**What you have to do:**
Return, word for word, every line that follows.

**Rows from a 3D modeling dataset:**

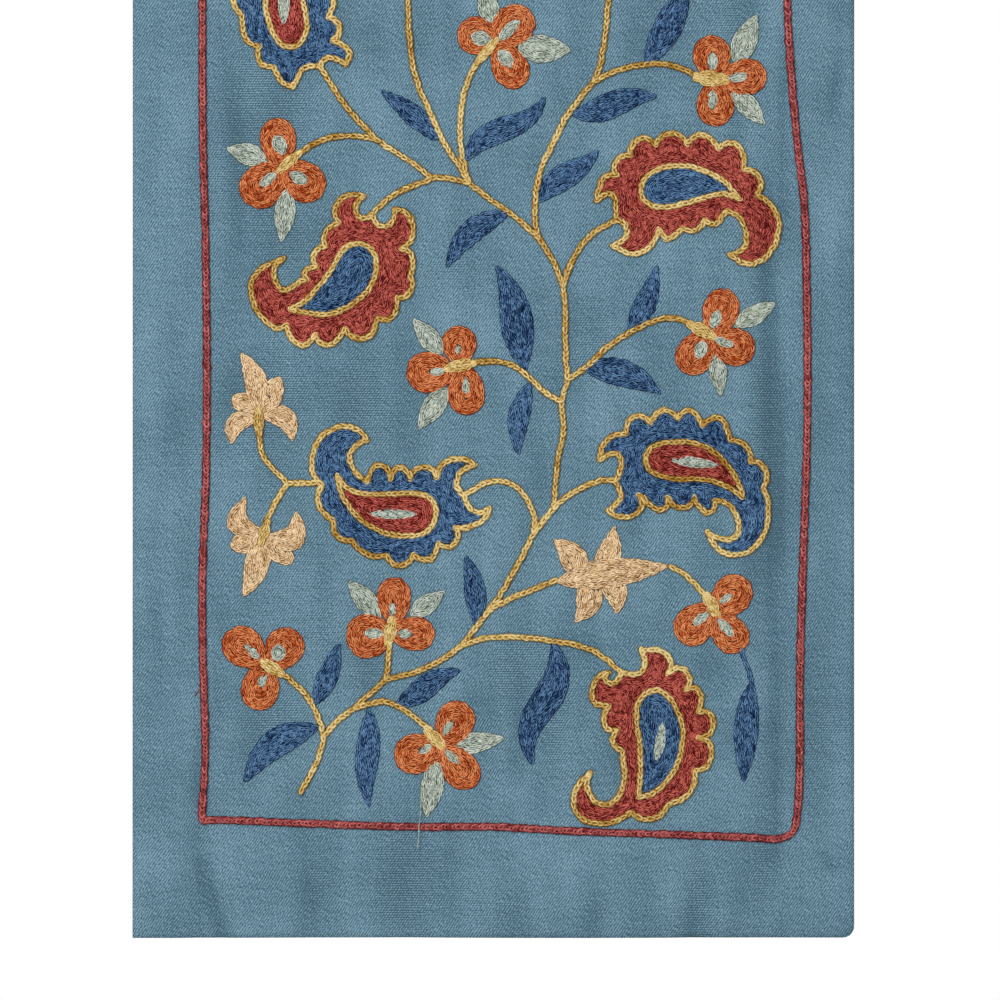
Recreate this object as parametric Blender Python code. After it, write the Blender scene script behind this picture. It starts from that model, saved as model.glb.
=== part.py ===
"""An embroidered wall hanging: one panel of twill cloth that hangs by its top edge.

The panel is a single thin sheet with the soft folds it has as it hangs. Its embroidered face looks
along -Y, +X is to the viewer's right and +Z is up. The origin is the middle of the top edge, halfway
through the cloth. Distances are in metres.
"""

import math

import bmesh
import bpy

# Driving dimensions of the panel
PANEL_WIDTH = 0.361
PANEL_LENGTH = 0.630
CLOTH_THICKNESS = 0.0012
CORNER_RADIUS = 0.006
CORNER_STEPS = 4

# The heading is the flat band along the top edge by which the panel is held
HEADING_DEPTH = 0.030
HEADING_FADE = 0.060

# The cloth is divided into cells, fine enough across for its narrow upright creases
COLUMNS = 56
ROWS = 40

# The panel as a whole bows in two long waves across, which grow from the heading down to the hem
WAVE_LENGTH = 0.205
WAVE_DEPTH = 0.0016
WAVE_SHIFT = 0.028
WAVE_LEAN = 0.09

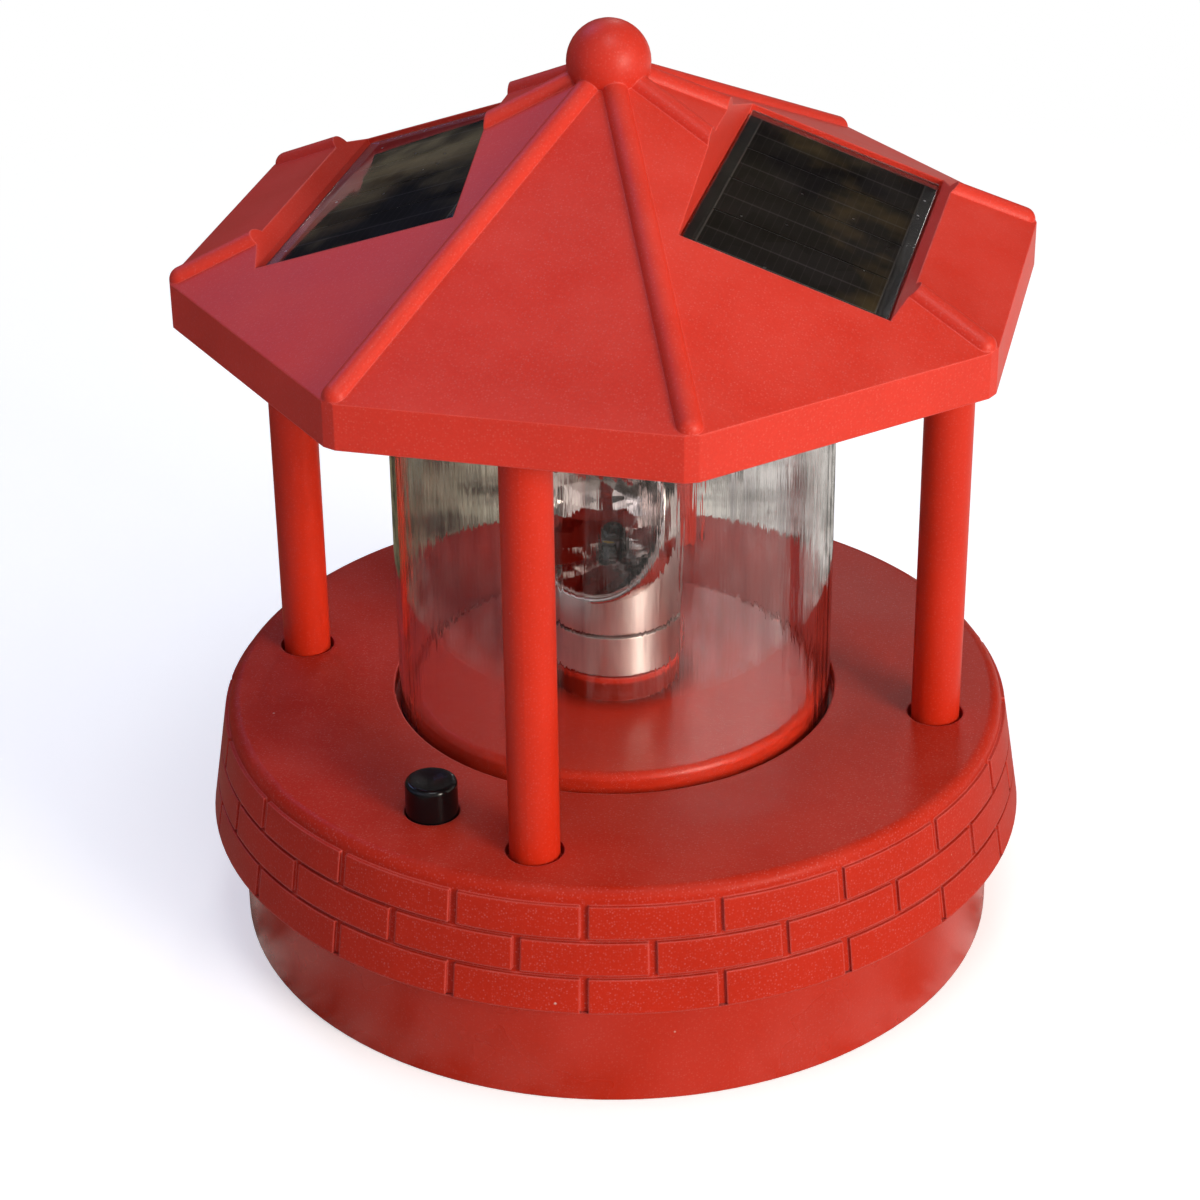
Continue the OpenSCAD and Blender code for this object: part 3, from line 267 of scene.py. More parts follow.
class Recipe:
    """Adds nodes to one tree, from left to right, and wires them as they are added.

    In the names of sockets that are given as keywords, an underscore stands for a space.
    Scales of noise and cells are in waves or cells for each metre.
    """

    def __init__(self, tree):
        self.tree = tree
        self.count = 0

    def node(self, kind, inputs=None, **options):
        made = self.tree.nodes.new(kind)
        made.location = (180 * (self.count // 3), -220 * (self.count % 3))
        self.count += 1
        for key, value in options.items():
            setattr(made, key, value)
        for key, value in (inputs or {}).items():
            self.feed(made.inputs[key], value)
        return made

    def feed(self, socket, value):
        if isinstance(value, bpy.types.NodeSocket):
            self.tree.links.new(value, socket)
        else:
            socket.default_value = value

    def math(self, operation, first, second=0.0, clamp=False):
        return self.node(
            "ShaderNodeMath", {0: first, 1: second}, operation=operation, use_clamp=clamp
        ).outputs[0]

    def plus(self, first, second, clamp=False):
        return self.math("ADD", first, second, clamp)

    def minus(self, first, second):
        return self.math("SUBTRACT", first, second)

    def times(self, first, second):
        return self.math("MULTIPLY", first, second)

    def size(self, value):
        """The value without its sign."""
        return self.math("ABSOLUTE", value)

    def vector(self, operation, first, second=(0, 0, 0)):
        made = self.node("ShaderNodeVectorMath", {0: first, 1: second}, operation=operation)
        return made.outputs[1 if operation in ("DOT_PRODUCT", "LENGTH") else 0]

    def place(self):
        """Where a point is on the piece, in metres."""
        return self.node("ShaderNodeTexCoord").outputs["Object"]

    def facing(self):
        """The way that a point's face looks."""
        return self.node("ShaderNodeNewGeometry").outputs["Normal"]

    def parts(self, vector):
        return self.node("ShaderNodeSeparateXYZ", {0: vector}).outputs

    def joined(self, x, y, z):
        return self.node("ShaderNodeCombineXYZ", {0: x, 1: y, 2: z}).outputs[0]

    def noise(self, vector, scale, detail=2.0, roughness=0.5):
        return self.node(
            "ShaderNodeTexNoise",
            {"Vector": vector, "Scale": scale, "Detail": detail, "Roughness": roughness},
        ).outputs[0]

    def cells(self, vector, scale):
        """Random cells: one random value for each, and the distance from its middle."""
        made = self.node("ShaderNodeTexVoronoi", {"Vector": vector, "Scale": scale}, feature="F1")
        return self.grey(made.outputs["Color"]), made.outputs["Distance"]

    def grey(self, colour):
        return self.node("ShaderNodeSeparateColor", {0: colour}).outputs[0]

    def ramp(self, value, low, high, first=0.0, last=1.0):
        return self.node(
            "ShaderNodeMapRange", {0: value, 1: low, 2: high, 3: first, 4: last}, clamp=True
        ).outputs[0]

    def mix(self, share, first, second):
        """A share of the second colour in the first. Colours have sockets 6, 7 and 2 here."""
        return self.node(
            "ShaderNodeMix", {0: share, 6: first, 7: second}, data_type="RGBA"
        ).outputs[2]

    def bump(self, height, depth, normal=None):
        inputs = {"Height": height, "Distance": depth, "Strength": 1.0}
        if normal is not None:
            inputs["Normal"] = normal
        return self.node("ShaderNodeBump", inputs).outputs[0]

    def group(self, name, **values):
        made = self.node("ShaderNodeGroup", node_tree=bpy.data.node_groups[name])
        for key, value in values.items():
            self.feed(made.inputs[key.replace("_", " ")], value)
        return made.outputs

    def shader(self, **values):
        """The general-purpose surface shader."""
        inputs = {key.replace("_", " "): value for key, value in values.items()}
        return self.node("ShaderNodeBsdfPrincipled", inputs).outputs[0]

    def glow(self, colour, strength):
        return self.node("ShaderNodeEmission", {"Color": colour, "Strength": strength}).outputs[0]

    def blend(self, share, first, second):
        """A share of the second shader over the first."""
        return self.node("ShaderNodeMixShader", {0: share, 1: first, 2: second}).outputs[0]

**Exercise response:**
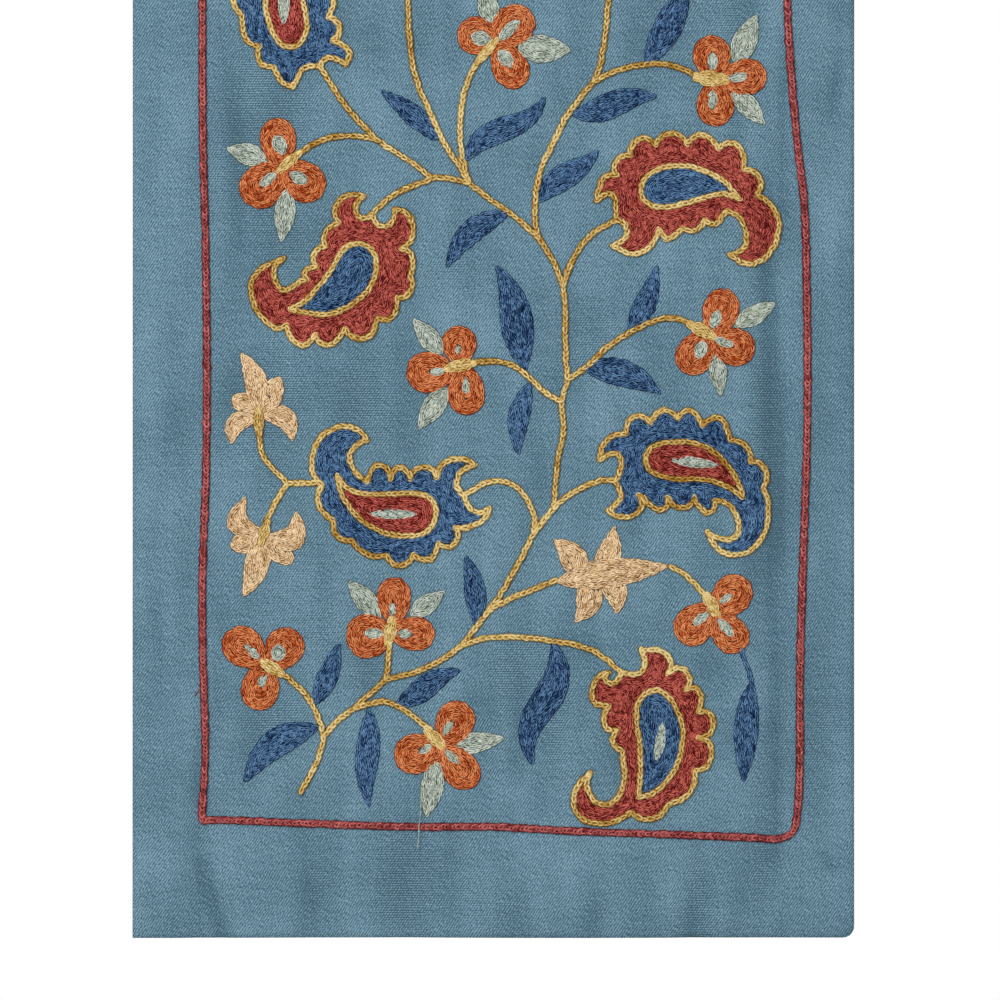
Recreate this object as parametric Blender Python code. After it, write the Blender scene script behind this picture. It starts from that model, saved as model.glb.
=== part.py ===
"""An embroidered wall hanging: one panel of twill cloth that hangs by its top edge.

The panel is a single thin sheet with the soft folds it has as it hangs. Its embroidered face looks
along -Y, +X is to the viewer's right and +Z is up. The origin is the middle of the top edge, halfway
through the cloth. Distances are in metres.
"""

import math

import bmesh
import bpy

# Driving dimensions of the panel
PANEL_WIDTH = 0.361
PANEL_LENGTH = 0.630
CLOTH_THICKNESS = 0.0012
CORNER_RADIUS = 0.006
CORNER_STEPS = 4

# The heading is the flat band along the top edge by which the panel is held
HEADING_DEPTH = 0.030
HEADING_FADE = 0.060

# The cloth is divided into cells, fine enough across for its narrow upright creases
COLUMNS = 56
ROWS = 40

# The panel as a whole bows in two long waves across, which grow from the heading down to the hem
WAVE_LENGTH = 0.205
WAVE_DEPTH = 0.0016
WAVE_SHIFT = 0.028
WAVE_LEAN = 0.09

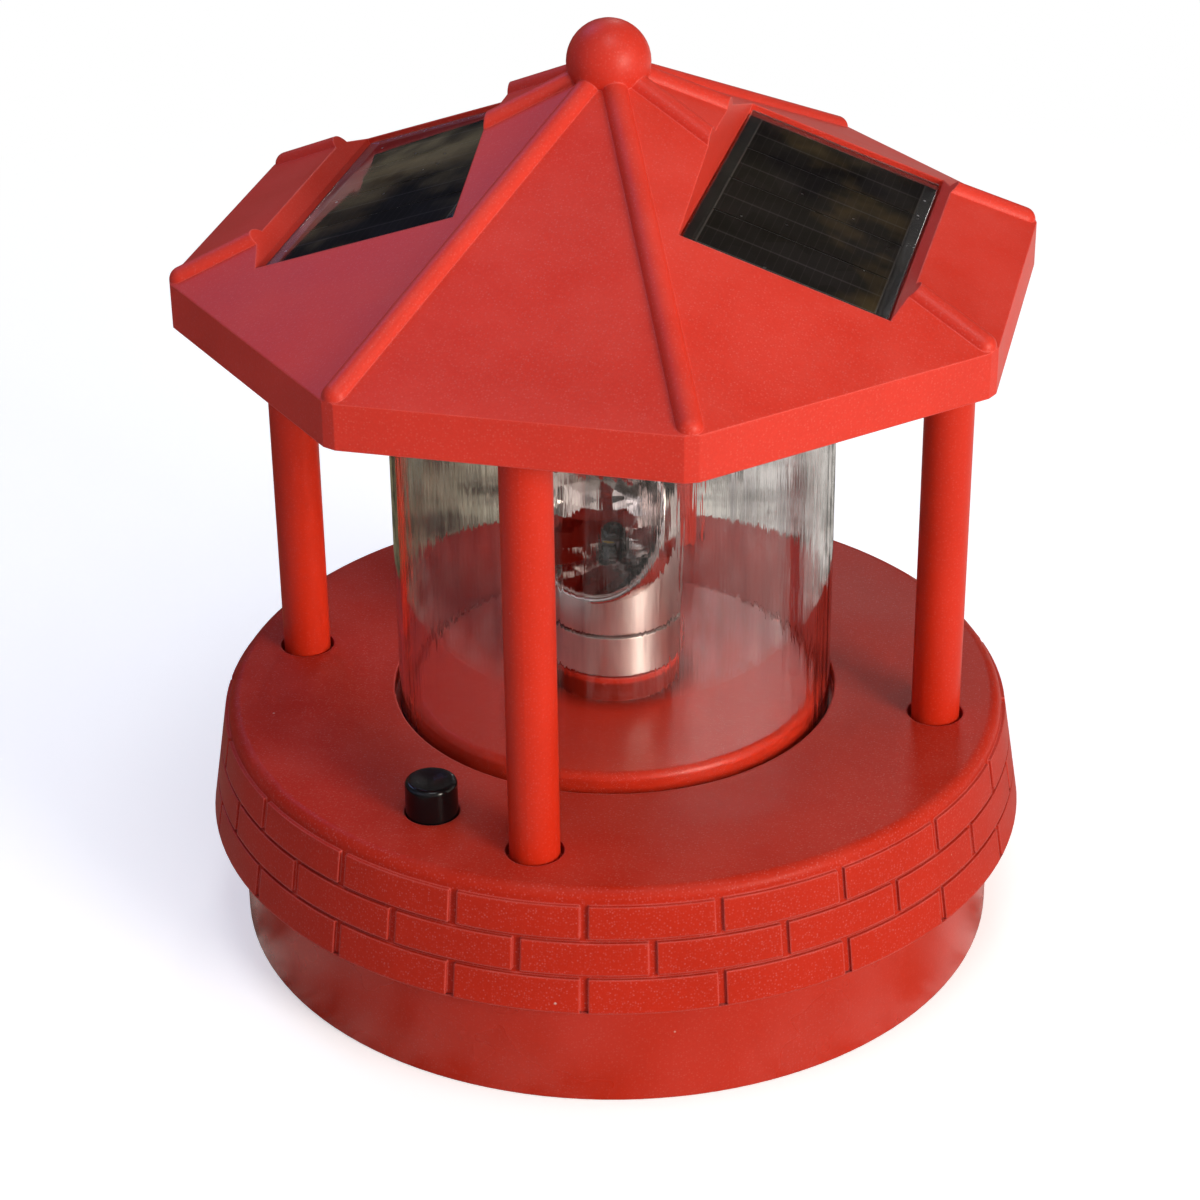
Continue the OpenSCAD and Blender code for this object: part 3, from line 267 of scene.py. More parts follow.
class Recipe:
    """Adds nodes to one tree, from left to right, and wires them as they are added.

    In the names of sockets that are given as keywords, an underscore stands for a space.
    Scales of noise and cells are in waves or cells for each metre.
    """

    def __init__(self, tree):
        self.tree = tree
        self.count = 0

    def node(self, kind, inputs=None, **options):
        made = self.tree.nodes.new(kind)
        made.location = (180 * (self.count // 3), -220 * (self.count % 3))
        self.count += 1
        for key, value in options.items():
            setattr(made, key, value)
        for key, value in (inputs or {}).items():
            self.feed(made.inputs[key], value)
        return made

    def feed(self, socket, value):
        if isinstance(value, bpy.types.NodeSocket):
            self.tree.links.new(value, socket)
        else:
            socket.default_value = value

    def math(self, operation, first, second=0.0, clamp=False):
        return self.node(
            "ShaderNodeMath", {0: first, 1: second}, operation=operation, use_clamp=clamp
        ).outputs[0]

    def plus(self, first, second, clamp=False):
        return self.math("ADD", first, second, clamp)

    def minus(self, first, second):
        return self.math("SUBTRACT", first, second)

    def times(self, first, second):
        return self.math("MULTIPLY", first, second)

    def size(self, value):
        """The value without its sign."""
        return self.math("ABSOLUTE", value)

    def vector(self, operation, first, second=(0, 0, 0)):
        made = self.node("ShaderNodeVectorMath", {0: first, 1: second}, operation=operation)
        return made.outputs[1 if operation in ("DOT_PRODUCT", "LENGTH") else 0]

    def place(self):
        """Where a point is on the piece, in metres."""
        return self.node("ShaderNodeTexCoord").outputs["Object"]

    def facing(self):
        """The way that a point's face looks."""
        return self.node("ShaderNodeNewGeometry").outputs["Normal"]

    def parts(self, vector):
        return self.node("ShaderNodeSeparateXYZ", {0: vector}).outputs

    def joined(self, x, y, z):
        return self.node("ShaderNodeCombineXYZ", {0: x, 1: y, 2: z}).outputs[0]

    def noise(self, vector, scale, detail=2.0, roughness=0.5):
        return self.node(
            "ShaderNodeTexNoise",
            {"Vector": vector, "Scale": scale, "Detail": detail, "Roughness": roughness},
        ).outputs[0]

    def cells(self, vector, scale):
        """Random cells: one random value for each, and the distance from its middle."""
        made = self.node("ShaderNodeTexVoronoi", {"Vector": vector, "Scale": scale}, feature="F1")
        return self.grey(made.outputs["Color"]), made.outputs["Distance"]

    def grey(self, colour):
        return self.node("ShaderNodeSeparateColor", {0: colour}).outputs[0]

    def ramp(self, value, low, high, first=0.0, last=1.0):
        return self.node(
            "ShaderNodeMapRange", {0: value, 1: low, 2: high, 3: first, 4: last}, clamp=True
        ).outputs[0]

    def mix(self, share, first, second):
        """A share of the second colour in the first. Colours have sockets 6, 7 and 2 here."""
        return self.node(
            "ShaderNodeMix", {0: share, 6: first, 7: second}, data_type="RGBA"
        ).outputs[2]

    def bump(self, height, depth, normal=None):
        inputs = {"Height": height, "Distance": depth, "Strength": 1.0}
        if normal is not None:
            inputs["Normal"] = normal
        return self.node("ShaderNodeBump", inputs).outputs[0]

    def group(self, name, **values):
        made = self.node("ShaderNodeGroup", node_tree=bpy.data.node_groups[name])
        for key, value in values.items():
            self.feed(made.inputs[key.replace("_", " ")], value)
        return made.outputs

    def shader(self, **values):
        """The general-purpose surface shader."""
        inputs = {key.replace("_", " "): value for key, value in values.items()}
        return self.node("ShaderNodeBsdfPrincipled", inputs).outputs[0]

    def glow(self, colour, strength):
        return self.node("ShaderNodeEmission", {"Color": colour, "Strength": strength}).outputs[0]

    def blend(self, share, first, second):
        """A share of the second shader over the first."""
        return self.node("ShaderNodeMixShader", {0: share, 1: first, 2: second}).outputs[0]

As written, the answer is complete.